Contrariamente à perturbação obsessiva, por exemplo, os acumuladores não reconhecem que têm um problema, nem percebem que os seus comportamentos são exagerados. Sentem apenas satisfação e conforto em acumular. Por serem tão assertivos nos seus comportamentos, de forma geral, são os familiares que os incentivam a procurar ajuda. Referi mais acima que todos nós somos de certa forma acumuladores, no entanto, a diferença entre acumulação e compulsão (patológico) é que este transtorno impacta negativamente na vida das pessoas, a acumulação de objetos é excessiva e incapacita a pessoa no seu funcionamento diário.
Muitas vezes, os acumuladores obsessivos são categorizados de estranhos, sujos, preguiçosos, contudo, é necessário abandonar este julgamento impulsivo e conseguir olhar para além do caos visível. Como em qualquer perturbação psicológica, é preciso ter um olhar mais benevolente para com os outros para tentar compreender as suas dificuldades e é precisamente um dos propósitos deste artigo.
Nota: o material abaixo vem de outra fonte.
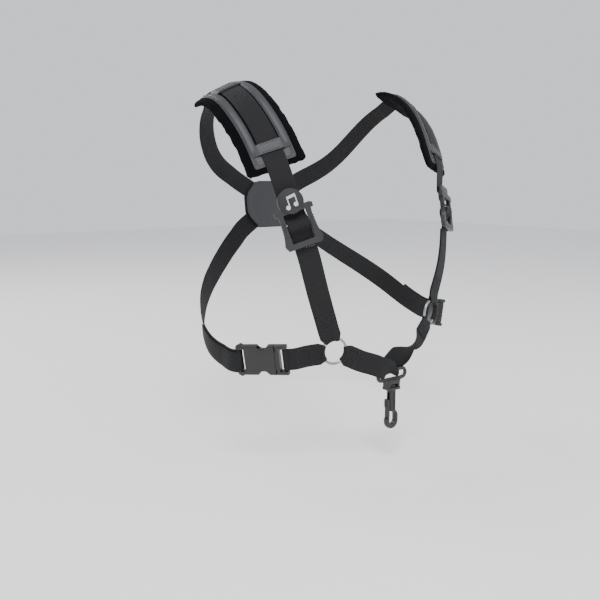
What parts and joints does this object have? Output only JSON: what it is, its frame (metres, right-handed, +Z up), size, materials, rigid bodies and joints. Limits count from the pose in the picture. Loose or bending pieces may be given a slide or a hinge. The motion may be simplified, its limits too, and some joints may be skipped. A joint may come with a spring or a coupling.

É importante reter que 75% das pessoas com transtorno de acumulação têm sempre outra perturbação psicológica associada tal como Depressão, Ansiedade, entre outras. Desta forma, os comportamentos excessivos são o reflexo de uma estrutura emocional perturbada. Por esta razão, não basta apenas ajudar a limpar a casa e achar que o comportamento desaparece como se vê em alguns reality shows. Tem de haver um trabalho interno que deve ser realizado com ajuda psicológica. Em suma, a acumulação compulsiva não é um problema de casa ou de coisas, mas sim um problema psicológico.
Como é que a acumulação obsessiva pode ser uma perturbação emocional?
Para compreender melhor o processo psicológico e emocional associado ao transtorno, convido-o(a) a ouvir uma música que marcou a sua adolescência ou infância e verá que algumas memórias e sensações daquele período da sua vida irão invadir a sua mente. Experimente agora se quiser. Agora faça este exercício: tente ouvir a mesma música e não ter memórias ou sensações daquele período da sua vida. Difícil, não é?
Da mesma forma que a música nos transporta para as nossas memórias e sensações prazerosas, para os acumuladores, os objetos, funcionam da mesma forma.
As pessoas com estas dificuldades criam ligações emocionais fortes (inconscientes) com os seus objetos sentindo uma necessidade de os guardar. Acumulam as coisas para preencher um vazio emocional, procurando mais um objeto para sentir um alívio momentâneo. Em suma, os acumuladores procuram fora o que não conseguem sentir dentro. Desta forma é importante intervir na raiz do problema, perceber quais são as emoções associadas ao comportamento patológico. Uma intervenção psicoterapêutica é sempre a mais indicada para ajudar a pessoa a (re-)encontrar o seu equilíbrio emocional, sentir-se bem consigo mesma para emocionalmente conseguir desapegar-se das coisas que não necessita.
Esta perturbação é uma doença perversa e silenciosa. Enquanto sociedade é importante conseguirmos ter mais compaixão perante as perturbações psicológicas e a saúde mental.